In Canada, the prime season for colds and flus runs from November to March. During the winter months, people tend to spend more time indoors, close to one another, which makes the viruses easier to spread. Research clearly indicates that the healing power of nutrients found in food will enhance immunity and aid in recovering from illness. The usual remedies for winter colds and flus are plenty of fluids such as soups, tea with honey, lemon and ginger, fresh fruits, lean protein and vegetables. Much has been written about the need for rest and sleep when ill. Research indicates that without enough sleep you may suffer from increased tension, depression, weight gain and fatigue. We need sleep to re-energize our bodies and restore vitality and boost our immune systems back to health. The experts say that sleep helps the body function to its maximum. Therefore it is important to create a dark, quiet and comfortable sleep environment. To help you fall asleep, consistently maintain your bedtime and wake up hours. Try to avoid intense physical activity, noisy distractions, consumption of sugary foods and drink, caffeine and alcohol close to bedtime. Turning off cell phones and computers en route to bed will help create a restful sleep.

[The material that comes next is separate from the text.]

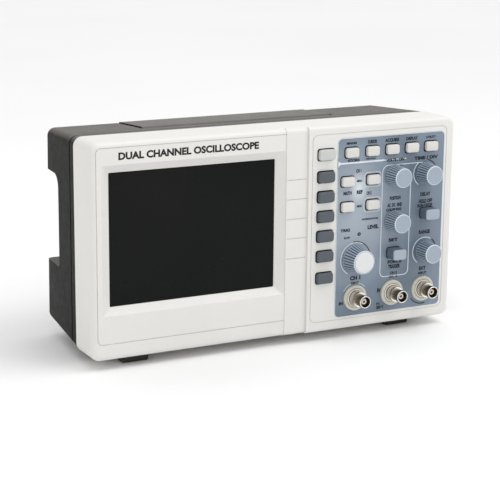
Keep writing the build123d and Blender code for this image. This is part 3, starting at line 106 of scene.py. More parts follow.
class Shader:
    """A Principled material and the few nodes that each surface here is made from."""

    def __init__(self, name, roughness=0.5, metallic=0.0, specular=0.5, coat=0.0, coat_roughness=0.1):
        self.material = bpy.data.materials.new(name)
        self.material.use_nodes = True
        self.nodes = self.material.node_tree.nodes
        self.links = self.material.node_tree.links
        self.nodes.clear()
        self.output = self.nodes.new("ShaderNodeOutputMaterial")
        self.surface = self.nodes.new("ShaderNodeBsdfPrincipled")
        self.links.new(self.surface.outputs[0], self.output.inputs[0])
        self.surface.inputs["Roughness"].default_value = roughness
        self.surface.inputs["Metallic"].default_value = metallic
        self.surface.inputs["Specular IOR Level"].default_value = specular
        self.surface.inputs["Coat Weight"].default_value = coat
        self.surface.inputs["Coat Roughness"].default_value = coat_roughness
        self.place = self.nodes.new("ShaderNodeTexCoord").outputs["Object"]

    def noise(self, scale, detail=3.0, roughness=0.55, stretch=None):
        """Noise over the object's own coordinates, scale in features per metre."""
        node = self.nodes.new("ShaderNodeTexNoise")
        node.inputs["Scale"].default_value = scale
        node.inputs["Detail"].default_value = detail
        node.inputs["Roughness"].default_value = roughness
        source = self.place
        if stretch:
            mapping = self.nodes.new("ShaderNodeMapping")
            mapping.inputs["Scale"].default_value = stretch
            self.links.new(source, mapping.inputs["Vector"])
            source = mapping.outputs["Vector"]
        self.links.new(source, node.inputs["Vector"])
        return node.outputs["Fac"]

    def cells(self, scale):
        """Cell distance over the object's own coordinates, for a moulded grain."""
        node = self.nodes.new("ShaderNodeTexVoronoi")
        node.inputs["Scale"].default_value = scale
        self.links.new(self.place, node.inputs["Vector"])
        return node.outputs["Distance"]

    def ranged(self, source, low, high, new_low, new_high):
        """The source's stretch low..high brought to new_low..new_high."""
        node = self.nodes.new("ShaderNodeMapRange")
        node.inputs["From Min"].default_value = low
        node.inputs["From Max"].default_value = high
        node.inputs["To Min"].default_value = new_low
        node.inputs["To Max"].default_value = new_high
        self.links.new(source, node.inputs["Value"])
        return node.outputs["Result"]

    def varied(self, scale, detail, low, high, spread=(0.3, 0.7)):
        """Noise whose spread is brought to low..high, for uneven colour or gloss."""
        return self.ranged(self.noise(scale, detail), *spread, low, high)

    def mixed(self, share, first, second):
        """Colour mix; first and second are colours or sockets."""
        node = self.nodes.new("ShaderNodeMix")
        node.data_type = "RGBA"
        self.links.new(share, node.inputs["Factor"])
        for socket, value in ((node.inputs[6], first), (node.inputs[7], second)):
            if isinstance(value, bpy.types.NodeSocket):
                self.links.new(value, socket)
            else:
                socket.default_value = value
        return node.outputs[2]

    def distance(self, source, place):
        """Distance from a vector socket to a fixed place."""
        node = self.nodes.new("ShaderNodeVectorMath")
        node.operation = "DISTANCE"
        node.inputs[1].default_value = place
        self.links.new(source, node.inputs[0])
        return node.outputs["Value"]

    def colour(self, source):
        self.links.new(source, self.surface.inputs["Base Color"])

    def roughness(self, source):
        self.links.new(source, self.surface.inputs["Roughness"])

    def bump(self, *layers):
        """Bump from (height socket, strength, distance in metres) layers, the finest last."""
        normal = None
        for height, strength, distance in layers:
            node = self.nodes.new("ShaderNodeBump")
            node.inputs["Strength"].default_value = strength
            node.inputs["Distance"].default_value = distance
            self.links.new(height, node.inputs["Height"])
            if normal is not None:
                self.links.new(normal, node.inputs["Normal"])
            normal = node.outputs["Normal"]
        self.links.new(normal, self.surface.inputs["Normal"])

    def lighter_convex_edges(self, base, edge_colour, strength):
        """Base colour with the edge colour showing on convex edges."""
        geometry = self.nodes.new("ShaderNodeNewGeometry")
        edge = self.ranged(geometry.outputs["Pointiness"], 0.52, 0.6, 0.0, strength)
        return self.mixed(edge, base, edge_colour)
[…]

Breathing is one of the most important bodily functions in life. Did you know that you breathe about 20,000 times each day? According to Dr. Andrew Weil, "Breathing exercises can be done anywhere, anytime, and in any place... The simple fact is that all the equipment you will ever need is under your nose!" Breath work has been proven to have far reaching benefits, such as improving your sleep, relieving stress, managing pain, improving concentration and boosting mental and physical energy. Proper breathing is the one process that allows you to completely stop, let go of thoughts and simply to focus on being in the here and now. I recommend Dr. Weil's following exercise to harmonize mind, body and spirit. "Sit in a comfortable position with your eyes closed and back straight. Loosen any tight clothing. Focus your attention on your breathing without trying to influence it in any way. Follow the contours of the breath cycle through inhalation and exhalation, and see if you can perceive the points at which one phase changes into the other. Do this for a t least a few minutes each day. Your goal is simply to keep your attention on the breath cycle and observe. No matter how your breath changes, whether it speeds up or slows down, just continue to follow it." The wisdome of the Chinese proverb states, "Tension is who you think you should be, relaxation is who you are."